26. The process defined in claim 11 wherein said distillation comprises liquid-to-vapor, liquid-to-liquid, and vapor-to-liquid conversions on the surface of said packings.
27. The process defined in claim 21 wherein at least one of said feedstocks comprises an isomerization feedstock comprising a light naphtha having a sulfur concentration less than 10 ppmw, calculated as S.
28. The process defined in claim 21 wherein at least one of said feedstocks is a jet fuel derived from a shale oil.
29. The process defined in claim 21 wherein at least one of said boiling fractions distilled from said feedstock comprises a jet fuel which passes specification for copper strip corrosion for jet fuels.

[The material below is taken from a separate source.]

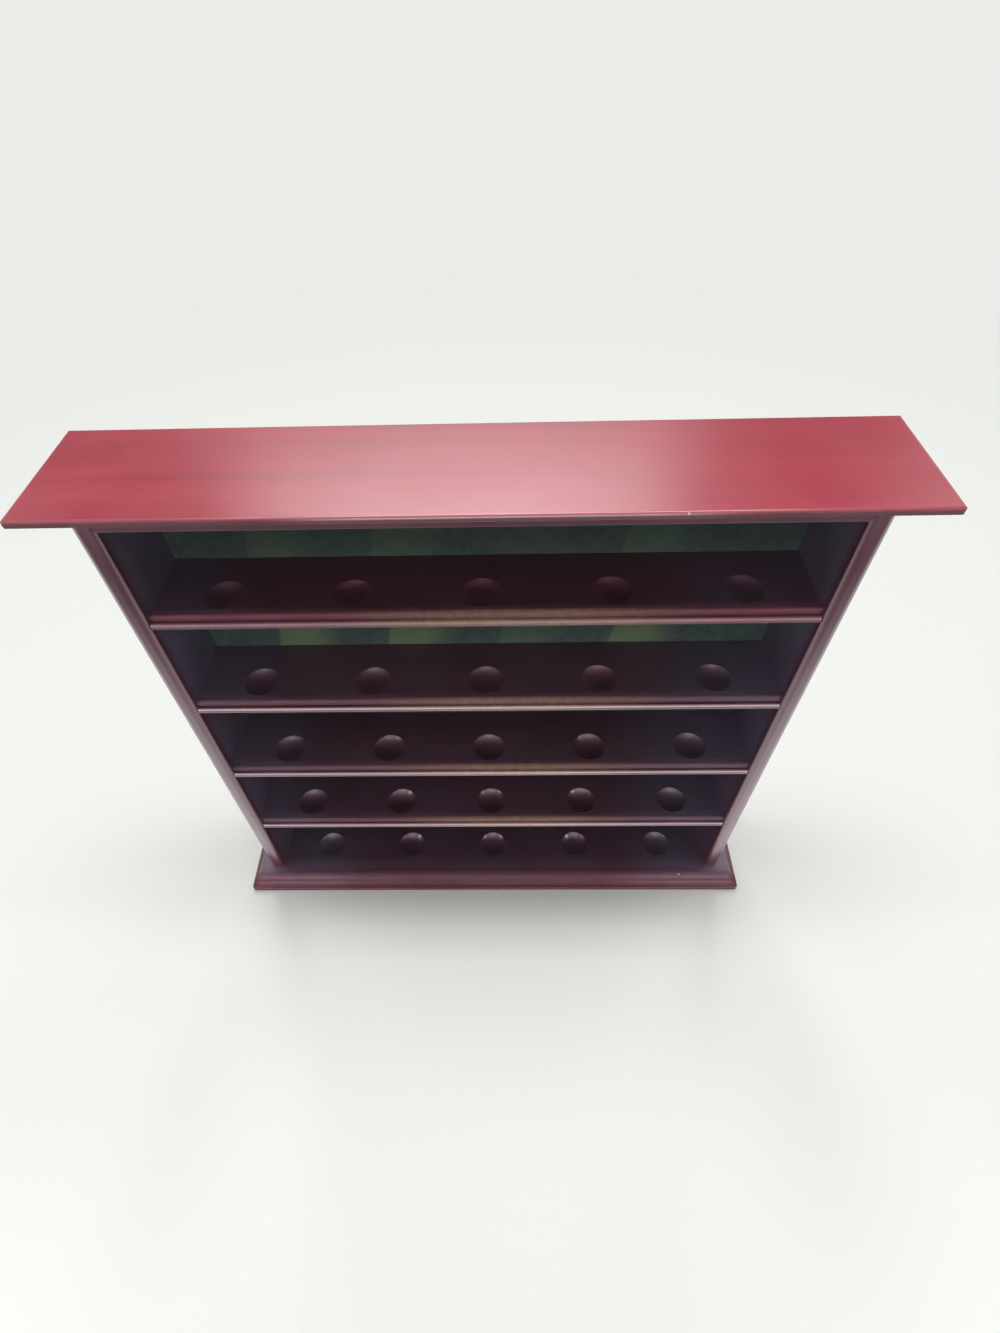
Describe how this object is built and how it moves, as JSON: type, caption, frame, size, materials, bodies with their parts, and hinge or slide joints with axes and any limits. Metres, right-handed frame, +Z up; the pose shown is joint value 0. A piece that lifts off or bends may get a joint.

30. A petroleum refining process comprising concurrent distillation and absorption and subsequent reforming or isomerizing a hydrocarbon-containing feedstock, said process comprising the following steps:
(1) contacting a feedstock comprising a naphtha containing less than 0.01 weight percent of organosulfur contaminants, calculated as S, with sorbent packings in a fixed bed contained in a distillation column to absorb at least a portion of sulfur onto said sorbent, and concurrently, to separate a boiling fraction comprising said naphtha having a reduced organosulfur content from said feedstock by distillation, said sorbent packings containing at least one active metal component supported on a porous refractory oxide, and
(2) contacting said naphtha obtained from step
(1) with a catalyst under reforming or isomerization conditions to produce upgraded hydrocarbon-containing products.